Sedangkan, al-Hussein dan dua wanita lain memilih melawan di pengadilan. Dan, mantan wartawan itu kemudian didakwa melanggar pasal 152 kitab hukum pidana Sudan. Pasal tersebut melarang orang berbusana "tidak pantas" di tempat umum.

Pada awalnya, kasus terhadap Lubna al-Hussein bergantung pada apakah hakim menyatakan pengadilan bisa mengadili dia, seperti dijelaskan wartawan BBC di Sudan, James Copnall.

"Pada saat pelanggaran terjadi, menurut pengadilan Sudan, Lubna Hussein dipekerjakan oleh Perserikatan Bangsa-Bangsa, dan dengan demikian semestinya mendapat kekebalan diplomatik, dan tidak akan bisa dituntut," katanya.

Namun, Lubna memutuskan mengundurkan diri dari posnya di PBB agar bisa menghadapi kasus ini. "Dia bertekad untuk menantang undang-undang. Dia bertekad untuk mengubah undang-undang," tambahnya.

Menjelang sidang, Lubna al Hussein berhasil mengubah pengadilan terhadap dirinya sebagai forum kampanye publik.

Dengan memanfatkan jaringan kontaknya, Lubna yang pernah menjadi wartawan berhasil mengundang wartawan untuk hadir dan meliput sidangnya.

Isu kebebasan

Menurut wartawan BBC James Copnall, perkara Lubna al-Hussein mengundang reaksi keras dari berbagai pihak di dalam Sudan.

"Ini benar-benar menjadi uji kasus bagi hak kaum wanita di Sudan, dan perkara ini benar-benar membuat pendapat publik di sini terpecah-pecah," atanya.

Bagaimana pun Lubna Ahmed al-Hussein akhirnya dinyatakan melanggar hukum. Namun, dia tidak dihukum 40 kali cambukan.

Sebagai sanksi, dia kemudian mendapat pilihan membayar denda atau menghuni sel penjara selama satu bulan.

Meski vonis telah keluar, perkara Lubna ini mencerminkan benturan antara nilai Islami dan tradisional Sudan dan gagasan kebebasan seperti yang diyakini Lubna al-Hussein.

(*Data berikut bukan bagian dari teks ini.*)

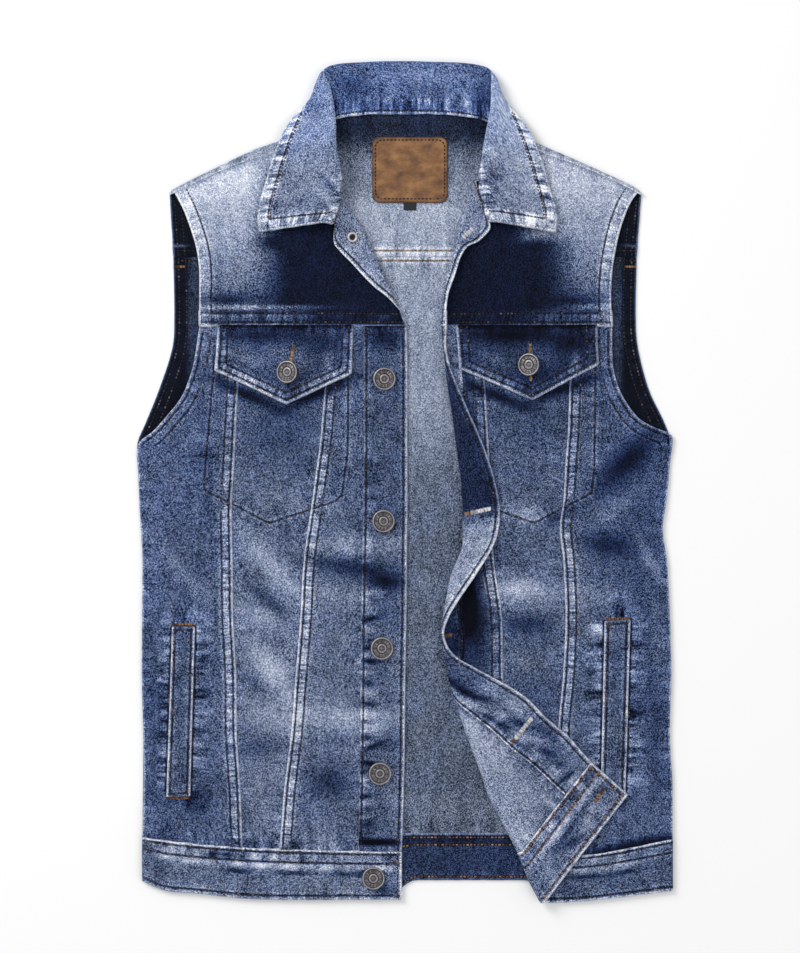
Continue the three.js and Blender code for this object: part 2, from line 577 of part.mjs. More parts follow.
function backs() {
  const pieces = [];
  const top = BACK_YOKE_SEAM - GAP;
  const rows = [BACK_HEM_SEAM, 132, 236, 287, 316, 366, 392, 410, 440, 478, 505, top];
  const flat = (name, keys, from, to, count) => {
    const points = (z) => keys.map((y) => steps(from(y), to(y), count).map((x) => [x, y, z]));
    pieces.push(wall(name, faded, points(BACK_BASE), points(CLOTH)));
  };
  const up = (y) => (y - BACK_HEM_SEAM) / (BACK_YOKE_SEAM - BACK_HEM_SEAM);
  const half = (y) => mix(BACK_PANEL.hemHalf, BACK_PANEL.yokeHalf, up(y));
  flat('back_center_panel', [BACK_HEM_SEAM, 300, top], (y) => GAP - half(y), (y) => half(y) - GAP, 2);
  flat('back_side_panel_right', rows, (y) => BACK_SIDES('right', y), (y) => -half(y), 2);
  flat('back_side_panel_left', rows, (y) => BACK_SIDES('left', y), half, 2);

  const band = (z) => [0, 1].map((v) => (
    steps(RIGHT_SEAMS('side', HEM_SEAM), LEFT_SEAMS('side', HEM_SEAM), 12).map((x) => {
      const open = ease(...OPEN_HEM.left, x) * (1 - ease(...OPEN_HEM.right, x));
      return [x, mix(BACK_HEM_SEAM - GAP, mix(HEM_LINE('y', x), OPEN_HEM.y, open), v), z];
    })));
  pieces.push(wall('waistband_back', denim, band(BACK_BASE), band(BACK_BASE + BACK_WAISTBAND)));

  const shoulderX = [
    -211.5, -197, -170, -136, -115, -98, -89, -80, -64, -36, 0,
    36, 66, 82, 90, 99, 118.6, 150.5, 184.9, 204, 212.3,
  ];
  const columns = shoulderX.map((x) => {
    const fold = [x, BACK_SHOULDER('foldY', x)];
    const turn = radians(clamp(BACK_SHOULDER('turn', x), 0, 180));
    const inward = [0, -1];
    const start = fold[1] - SHOULDER_RADIUS;
    const lift = NECK_LIFT.height * (1 - ease(NECK_LIFT.insideX, NECK_LIFT.outsideX, Math.abs(x)));
    const height = (px, py) => BACK_BASE + lift * ease(NECK_LIFT.fromY, NECK_LIFT.toY, py);
    const edge = [x, SHOULDER_SEAM('y', x) + GAP];
    const root = [BACK_SHOULDER('startX', x), BACK_YOKE_SEAM];
    return foldedRow({ root, fold, inward, radius: SHOULDER_RADIUS, turn, edge, height });
  });
  pieces.push(rowWall('back_yoke', faded, columns.map((row) => {
    const bent = row.top + row.arc;
    return [...spread(row, 0, bent + 1, 6), bent + 7, bent + 23, mix(bent, row.length, 0.5), row.length]
      .map((s) => [row, s, CLOTH]);
  })));
  return pieces;
}

// A flap: straight at the yoke seam, pointed below, lying on the panels.
function flap(name, shape) {
  const middle = (shape.tip[0] - shape.corner[0]) / (shape.corner[1] - shape.corner[0]);
  const line = (u, v) => {
    const [a, b] = shape.cornerY;
    const lowX = mix(...shape.corner, u);
    const lowY = u < middle ? mix(a, shape.tip[1], u / middle) : mix(shape.tip[1], b, (u - middle) / (1 - middle));
    return [mix(mix(...shape.top, u), lowX, v), mix(YOKE_SEAM - GAP, lowY, v)];
  };
  const across = [0, 0.17, 0.34, middle, 0.66, 0.83, 1];
  const grid = (h) => steps(0, 1, 3).map((v) => across.map((u) => {
    const [x, y] = line(u, v);
    return [x, y, frontHeight(x, y) + FLAP_RISE + h];
  }));
  return wall(name, denim, grid(0), grid(DOUBLE_CLOTH));
}

// A welt: a narrow folded strip along the slanting pocket opening.
function welt(name, shape) {
  const grid = (h) => steps(0, 1, 8).map((v) => steps(0, 1, 2).map((u) => {
    const x = mix(mix(shape.topA[0], shape.topB[0], u), mix(shape.lowA[0], shape.lowB[0], u), v);
    const y = mix(mix(shape.topA[1], shape.topB[1], u), mix(shape.lowA[1], shape.lowB[1], u), v);
    return [x, y, frontHeight(x, y) + WELT_RISE + h];
  }));
  return wall(name, denim, grid(0), grid(CLOTH));
}

// A round metal piece from its profile, lying face up.
function turned(name, profile, x, y, z) {
  const points = profile.map(([r, h]) => new THREE.Vector2(r, h));
  const mesh = new THREE.Mesh(new THREE.LatheGeometry(points, BUTTON.sides), nickel);
  mesh.rotation.x = Math.PI / 2;
  mesh.name = name;
  mesh.position.set(x, y, z);
  return mesh;
}

// A shank button: a flat cap with a raised rim and a sunk ring round a low centre. With a
// tilt, it leans over to one side, with its lower edge where an upright one would have it.
function button(name, x, y, z, tilt = 0) {
  const { radius, rim, height } = BUTTON;
  const mesh = turned(name, [
    [0, 0], [radius - rim, 0], [radius, rim], [radius, height - rim], [radius - rim, height],
    [radius * 0.78, height], [radius * 0.7, height - 0.6], [radius * 0.35, height - 0.4], [0, height - 0.2],
  ], x, y, z + radius * Math.sin(tilt));
  mesh.rotation.z = tilt;
  return mesh;
}

// A plain disc with rounded edges: the hidden cap and the back of the stud at the top button.
function disc(name, radius, height, x, y, z) {
  const edge = height / 3;
  return turned(name, [
    [0, 0], [radius - edge, 0], [radius, edge], [radius, height - edge], [radius - edge, height], [0, height],
  ], x, y, z);
}

// Highest point of the front's lower layer under a button.
function highest(x, y) {
  const round = steps(0, 2 * Math.PI, 8).map((a) => (
    frontHeight(x + BUTTON.radius * Math.cos(a), y + BUTTON.radius * Math.sin(a))));
  return Math.max(...round, frontHeight(x, y));
}

// The collar's middle surface: one point at station i and share t of the way from neck to edge.
function collarGrid(stations, shares) {
  const point = (part, i) => new THREE.Vector3(...['X', 'Y', 'Z'].map((axis) => COLLAR(part + axis, i)));
  return stations.map((i) => {
    const [neck, roll, edge] = ['neck', 'roll', 'edge'].map((part) => point(part, i));
    const behind = point('roll', Math.max(i - 0.5, -COLLAR_ENDS));
    const ahead = point('roll', Math.min(i + 0.5, COLLAR_ENDS)).sub(behind);
    const toNeck = neck.clone().sub(roll);
    const toEdge = edge.clone().sub(roll);
    const reach = Math.min(1, toNeck.length() / (3 * COLLAR_ROLL));
    const mean = toNeck.clone().normalize().add(toEdge.clone().normalize()).normalize();
    const apart = mean.clone().cross(ahead.normalize()).normalize().multiplyScalar(COLLAR_ROLL * 0.95 * reach);
    const inside = roll.clone().addScaledVector(toNeck.clone().normalize(), COLLAR_ROLL * reach).add(apart);
    const outside = roll.clone().addScaledVector(toEdge.clone().normalize(), COLLAR_ROLL * 1.3).sub(apart);
    const section = new THREE.CatmullRomCurve3([neck, inside, roll, outside, edge], false, 'centripetal');
    return shares.map((t) => section.getPoint(t));
  });
}

// Offsets a grid of points along its own normals, and keeps it above the ground.
function offsetGrid(grid, distance) {
  const last = grid.length - 1;
  const end = grid[0].length - 1;
  return grid.map((line, i) => line.map((point, j) => {
    const along = grid[Math.min(i + 1, last)][j].clone().sub(grid[Math.max(i - 1, 0)][j]);
    const across = line[Math.min(j + 1, end)].clone().sub(line[Math.max(j - 1, 0)]);
    const away = along.cross(across).normalize();
    const [x, y, z] = point.clone().addScaledVector(away, distance).toArray();
    return [x, y, Math.max(z, 0)];
  }));
}

function collar() {
  const stations = steps(-COLLAR_ENDS, COLLAR_ENDS, 44);
  const shares = [0, 0.1, 0.18, 0.25, 0.33, 0.42, 0.5, 0.58, 0.67, 0.75, 0.83, 0.91, 1];
  const middle = collarGrid(stations, shares);
  return wall('collar', denim, offsetGrid(middle, -COLLAR_HALF), offsetGrid(middle, COLLAR_HALF));
}

// The leather patch, with its corners cut off, and the tab that comes out below it.
function neckLabels() {
  const plate = (name, material, points, depth, z) => {
    const outline = new THREE.Shape(points.map(([x, y]) => new THREE.Vector2(x, y)));
    const geometry = new THREE.ExtrudeGeometry(outline, { depth, bevelEnabled: false });
    const mesh = new THREE.Mesh(geometry, material);
    mesh.name = name;
    mesh.position.z = z;
    return mesh;
  };
  const { left, right, low, high, corner } = PATCH;
  const patch = [
    [left + corner, low], [right - corner, low], [right, low + corner], [right, high - corner],
    [right - corner, high], [left + corner, high], [left, high - corner], [left, low + corner],
  ];
  const tab = [[TAB.left, TAB.low], [TAB.right, TAB.low], [TAB.right, TAB.high], [TAB.left, TAB.high]];
  return [
    plate('neck_patch', leather, patch, PATCH.thickness, CLOTH + GAP),
    plate('size_tab', ribbon, tab, TAB.thickness, CLOTH + GAP),
  ];
}

function trims() {
  const pieces = [
    flap('pocket_flap_right', FLAPS.right),
    flap('pocket_flap_left', FLAPS.left),
    welt('pocket_welt_right', WELTS.right),
    welt('pocket_welt_left', WELTS.left),
  ];
  for (const [name, x, y] of BUTTONS) pieces.push(button(name, x, y, highest(x, y) + DOUBLE_CLOTH + GAP));
  const [topX, topY] = TOP_BUTTON;
  const lapel = frontHeight(topX, topY) + 2 * TOP_BUTTON_ROLL;
  const cap = highest(topX, topY) + CLOTH + GAP;
  pieces.push(disc('button_top', TOP_BUTTON_RADIUS, TOP_BUTTON_HEIGHT, topX, topY, cap));
  pieces.push(disc('stud_top', BUTTON.stud, BUTTON.studHeight, topX, topY, lapel + GAP));
  for (const side of ['right', 'left']) {
    const [x, y] = FLAPS[side].button;
    const on = highest(x, y) + FLAP_RISE + DOUBLE_CLOTH + GAP;
    pieces.push(button(`button_flap_${side}`, x, y, on, FLAP_BUTTON_TILT));
  }
  return pieces;
}

const vest = new THREE.Group();
vest.add(...backs(), ...fronts(), ...trims(), collar(), ...neckLabels());
vest.position.set(-ORIGIN[0], -ORIGIN[1], 0);

export default vest;
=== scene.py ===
# Looks of the denim vest: cloth with its seams, folds, stitching, wash and painted shade, and its buttons.
# Lengths are in millimetres up to the last step, measured as in the frame: x across and
# y up the garment from the hem of the back, moved by ORIGIN into the frame's metres.
import math

import bpy
import numpy as np
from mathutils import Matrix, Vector
from mathutils.bvhtree import BVHTree


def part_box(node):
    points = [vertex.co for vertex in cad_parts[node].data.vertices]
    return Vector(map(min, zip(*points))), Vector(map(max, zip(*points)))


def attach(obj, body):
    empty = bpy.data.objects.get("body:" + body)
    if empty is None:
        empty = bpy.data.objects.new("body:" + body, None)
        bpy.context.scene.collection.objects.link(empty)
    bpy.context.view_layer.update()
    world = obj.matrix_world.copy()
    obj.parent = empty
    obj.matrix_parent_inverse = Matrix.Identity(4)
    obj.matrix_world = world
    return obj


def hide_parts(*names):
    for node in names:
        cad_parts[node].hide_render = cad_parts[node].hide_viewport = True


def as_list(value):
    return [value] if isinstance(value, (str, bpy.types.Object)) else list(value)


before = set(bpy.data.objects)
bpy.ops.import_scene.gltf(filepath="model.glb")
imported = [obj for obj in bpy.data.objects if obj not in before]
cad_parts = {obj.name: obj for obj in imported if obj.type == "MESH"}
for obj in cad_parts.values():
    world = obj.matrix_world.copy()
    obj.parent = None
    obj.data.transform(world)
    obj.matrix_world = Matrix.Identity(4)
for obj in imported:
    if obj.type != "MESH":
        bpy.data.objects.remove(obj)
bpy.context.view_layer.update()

# Frame and view
ORIGIN = (-0.03, 357.52)
MM_PER_PIXEL = 0.9
FRAME_PIXELS = (800, 953)
ZERO_PIXEL = (405, 879)
VIEW_PIXEL = (400, 476.5)
CAMERA_HEIGHT = 3.0
SENSOR = 36.0

# Cloth and seams
CLOTH = 1.3
DOUBLE = 2.0
GAP = 0.3
BAND = 10.0
BAND_RISE = 1.0
YOKE_BAND = 13.0
WAISTBAND = 40.0
HEM_SEAM = 25.0
HEM_EASE = 110.0
YOKE_SEAM = 498.0
BACK_YOKE_SEAM = 560.0
BAG_TOP = 478.0
RIGHT_SIDE_X = -235.6
RIGHT_EDGE_X = -3.6
LEFT_SIDE_X = 240.0
ARMPIT = 388.0
WAIST_GAP = 0.5
SHOULDER_GAP = 0.5

# Heights at which the cloth lies, and how it rolls over and sinks
FRONT_BASE = 2.6
SIDE_SEAM_BASE = 1.7
WAIST_SIDE_BASE = 2.4
SIDE_ROLL = 7.0
WAIST_ROLL = 4.6
SHOULDER_RADIUS = 2.0
NECK_LIFT = 2.8
FOLD_SLOPE = 0.09
FRONT_SINK = 2.8
LAPEL_SINK = 1.5
ROW_EASE = 5.0
COLLAR_HALF = 1.0
COLLAR_ROLL = 2.3
COLLAR_ENDS = 11
YOKE_ROWS = 12
RIM_BULGE = 0.45
MIN_SHEET = 0.01
FLOOR_Z = -0.0004

# A distance beyond all seams, the place of a sewn row that isn't there,
# and the seed of the fronts' unevenness
FAR = 60.0
NO_ROW = -90.0
FRONT_SEED = 3


# Small helpers
def mix(a, b, t):
    return a + (b - a) * t


def ease(low, high, x):
    t = np.clip((x - low) / (high - low), 0, 1)
    return t * t * (3 - 2 * t)


def unit(v):
    length = np.linalg.norm(v, axis=-1, keepdims=True)
    return v / np.maximum(length, 1e-9)


class Table:
    """Named columns, read by the first one along a smooth curve through all rows."""

    def __init__(self, columns, rows):
        self.names = columns.split()
        self.rows = np.array(rows, float)
        self.key = self.rows[:, 0]
        last = len(rows) - 1
        a = np.maximum(np.arange(last + 1) - 1, 0)
        b = np.minimum(np.arange(last + 1) + 1, last)
        self.slope = (self.rows[b] - self.rows[a]) / (self.key[b] - self.key[a])[:, None]

    def __call__(self, name, x):
        c = self.names.index(name)
        at = np.clip(np.asarray(x, float), self.key[0], self.key[-1])
        i = np.clip(np.searchsorted(self.key, at, side="left") - 1, 0, len(self.key) - 2)
        width = self.key[i + 1] - self.key[i]
        t = (at - self.key[i]) / width
        rise = self.rows[i + 1, c] - self.rows[i, c]
        a = self.slope[i, c] * width - rise
        b = rise - self.slope[i + 1, c] * width
        return mix(self.rows[i, c], self.rows[i + 1, c], t) + t * (1 - t) * (a * (1 - t) + b * t)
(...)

Dan, norma adat dan norma keagamaan memiliki pengaruh yang kuat di masyarakat Sudan, kata Auzai Mahfudz, mahasiswa Indonesia yang tengah merampungkan program master di bidang ilmu hadis di Omdourman, Sudan.

Kasus Lubna Hussein memang sudah selesai di ruang sidang. Namun, banyak aktivis yakin, debat mengenai hak atas kebebasan bagi wanita dan nilai-nilai tradisional di Sudan masih akan berlanjut.